Secondly, when it comes to accepting these students, and the charging system which means that the fees are essentially unrecoverable, under EU law we have no choice but to continue with it. Under the freedom of movement and non-discrimination provisions of the basic treaty – the Treaty of Rome – the UK must apply exactly the same deal that it gives UK students. 

Furthermore, applicants from EU member states must be treated in exactly the same way as UK citizens. Universities are not allowed, again under EU law, to discriminate on the grounds of nationality, giving preference to British domiciled applicants.

The point here is that this is not new – it came with the basic treaty that we signed up to in 1972, under a Conservative government, but has come to a head only relatively recently as the word has got out that we are a soft touch. The only way we could avoid the problem is to charge fees up-front, which would cause havoc with our own students.

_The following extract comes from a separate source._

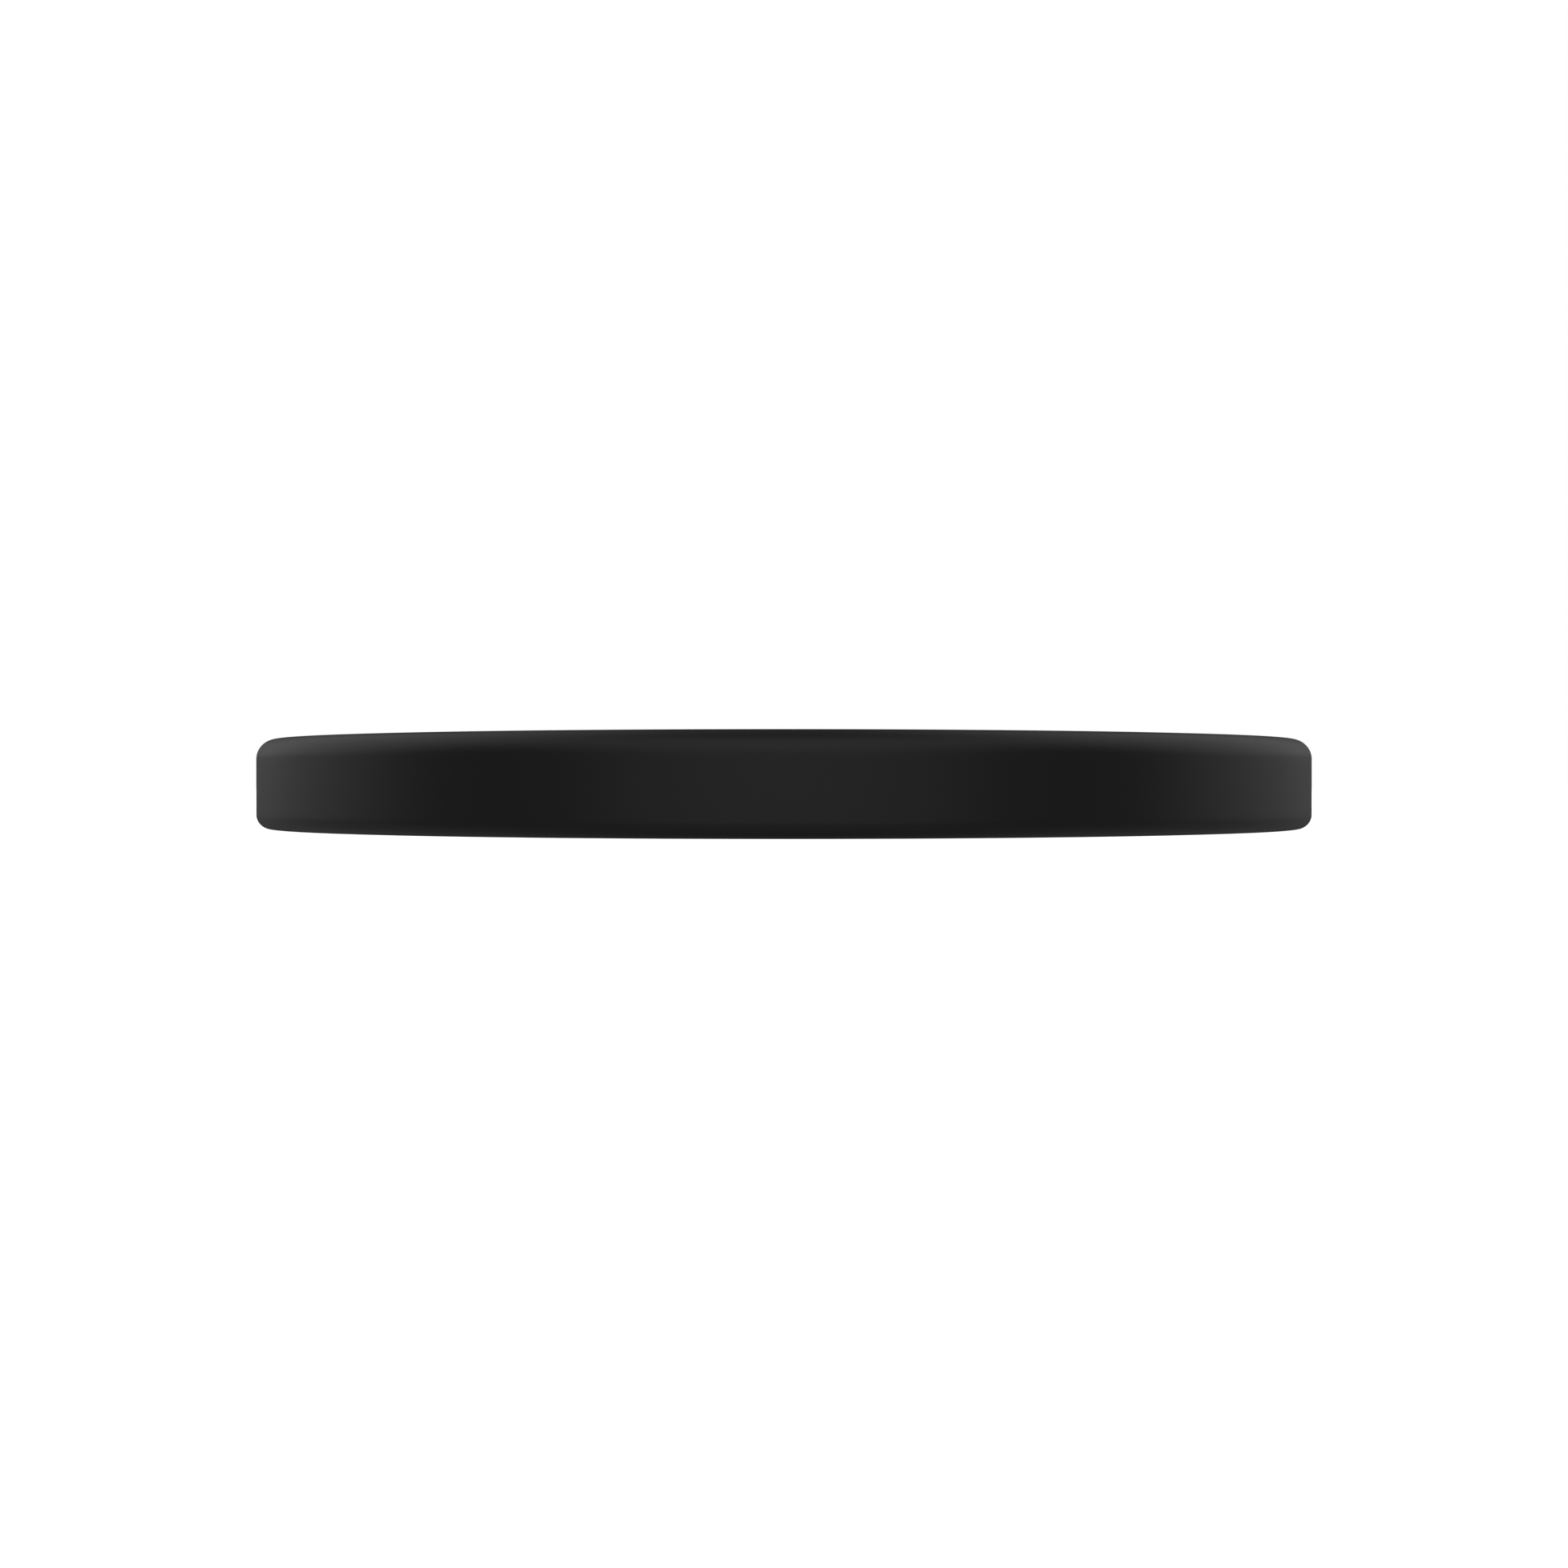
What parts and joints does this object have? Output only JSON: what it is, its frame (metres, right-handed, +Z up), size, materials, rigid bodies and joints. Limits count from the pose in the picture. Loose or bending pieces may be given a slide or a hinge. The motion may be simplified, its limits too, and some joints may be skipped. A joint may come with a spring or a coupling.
{
  "type": "hockey puck",
  "caption": "Thin round hockey puck: one solid moulded rubber disc with a smooth straight side wall, a softer upper edge, a tighter lower edge and flat faces to slide on.",
  "frame": {"origin": "centre of the underside, the flat face that the puck lies and slides on", "axes": "+Z up along the axis of the disc, from the underside to the upper face; X and Y are equivalent, because the disc is round"},
  "size_m": [0.0762, 0.0762, 0.0063],
  "materials": {
    "moulded_rubber": "satin black, smooth moulded side wall, fine matt grain on the two faces"
  },
  "bodies": {
    "root": {"puck_body": "moulded_rubber"}
  },
  "joints": []
}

Thus, we are stuck with the system – for as long as we are members of the EU. It is inherent in our membership, part of the treaty, and cannot be changed by the UK. And since Boris the Buffoon is a member of a political party that wants to remain in the EU, there is actually no prospect of any change. 

None of that, however, will stop the idiot writing fatuous op-ed pieces, printed by a newspaper that should know better, for want of a simple explanation of the facts of life that apply as a condition of our membership of the evil empire.